The NPPS also noted that the bank was warned by its regulator, the Dutch Central Bank, "on multiple occasions."

"Enhancement programmes were in place, but were not carried out with enough vigour by ING NL," the NPPS said. "Although ING NL did look at solutions for individual incidents, the structural problems in the monitoring system were not sufficiently recognised and addressed."

The weak approach had serious consequences. Vimpelcom, an Amsterdam-based telecom firm, used ING to transfer tens of millions of dollars in bribes to a company owned by the daughter of the then-president of Uzbekistan. That case caught the attention of US enforcers, who in 2016 entered into a $750 million global settlement with the company.

A supposed lingerie company laundered 150 million euros through ING, the NPPS said in a list of multiple similar incidents.

ING's deficiencies were so pronounced that the bank was effectively "culpable" for the money laundering, the prosecutors said.

Though the significant hit to the balance sheet will likely resonate most deeply at the bank, for many firms, financial institutions in particular, compliance failures such as ING's can cause serious reputational harm and real harm to individuals.

In a 2015 $8.9 billion settlement with Paris-based BNP Paribas over the bank's violation of US sanctions laws, prosecutors stacked the courtroom's gallery with Sudanese refugees put in harms way by the bank's complicity in illicit money flows.

The unusual display was meant to make the point for the financial press corps in attendance, used to dealing with dry securities filings and analysts' reports, that the bank's activities had led to potential harm and arguably dangerous outcomes for real people. Not a good look for an institution that describes itself as one of the world's "pre-eminent banking groups."

ING, whose slogan is "empowering people," makes a point in the first pages of its most recent annual report of noting the bank's commitment to "responsible finance" and "sustainable assets," an image-building effort surely undermined by its compliance lapse.

The bank in a statement said it "sincerely regrets" the misuse of its accounts that its "shortcomings" caused.

ING's oversight failure is particularly hard to explain in light of the clear benefits that go with catching wrongdoing early. 
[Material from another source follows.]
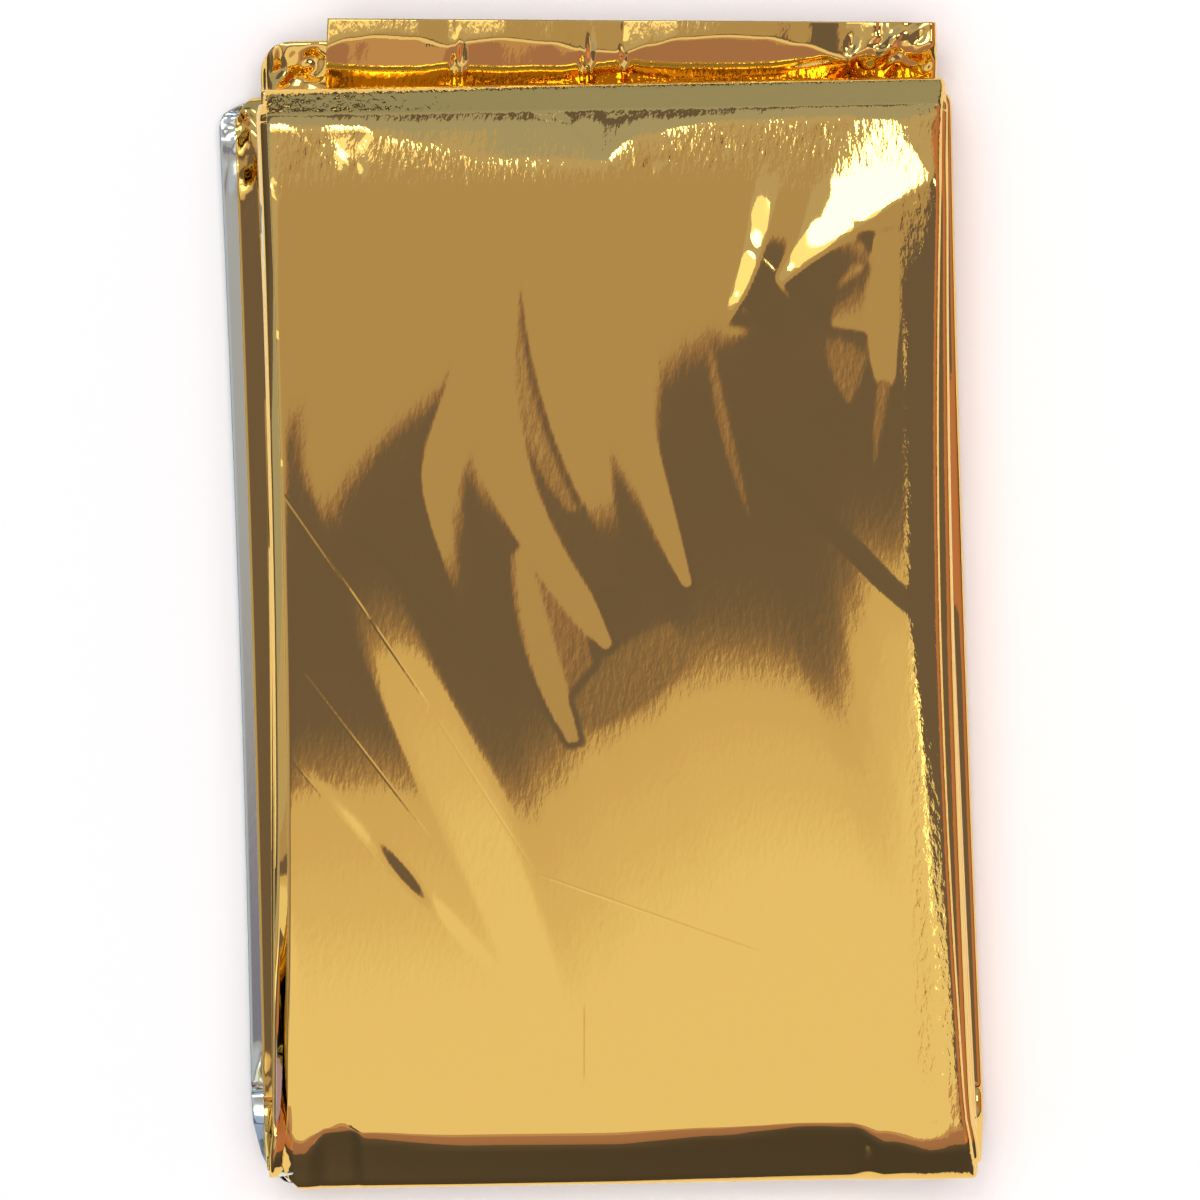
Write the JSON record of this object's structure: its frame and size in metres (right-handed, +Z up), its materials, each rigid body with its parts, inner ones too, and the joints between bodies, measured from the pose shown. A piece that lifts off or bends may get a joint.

US Foreign Corrupt Practices Act prosecutors in their treatment of self-reporting of FCPA violations have strongly incentivized firms to uncover their own bad behavior. Those prosecutors are now instructed, by policy, to presume that a firm that comes forward, discloses involvement in corruption and cooperates won't face criminal charges.

Even before that policy was formally enacted in late 2017, there were signs that prosecutors went relatively easy on firms whose effective compliance programs had uncovered wrongdoing.

At the sentencing hearing last week for a former broker at the real estate firm Colliers International, prosecutors disclosed that the company had provided substantial cooperation in its investigation of a scheme to bribe a Qatari official. In the words of the presiding judge, Colliers investigated, went to the FBI, then "dropped it in their lap."

The firm wasn't charged with an FCPA violation.

ING, in contrast, got a fine that the NPPS said "deals a tangible blow to the accused and does justice to the shocked legal system."

ING's current chief risk officer, Dutch career banker Steven van Rijswijk, was appointed after the money laundering issue, according to the NPPS timeline. All in, Rijswijk earned about 885,000 euros in 2017. If it could find them, ING could have hired hundreds of equally talented risk managers at the same salary, presumably caught its compliance problem in its infancy, and still ended up hundreds of millions of euros ahead.

That kind of effort would be overkill. But the example illustrates just how costly a poor compliance culture can end up being and how it could be remedied relatively cheaply. ING, with its mantra of "empowering people," probably wishes now that it had hired and empowered a few more people, a few years earlier.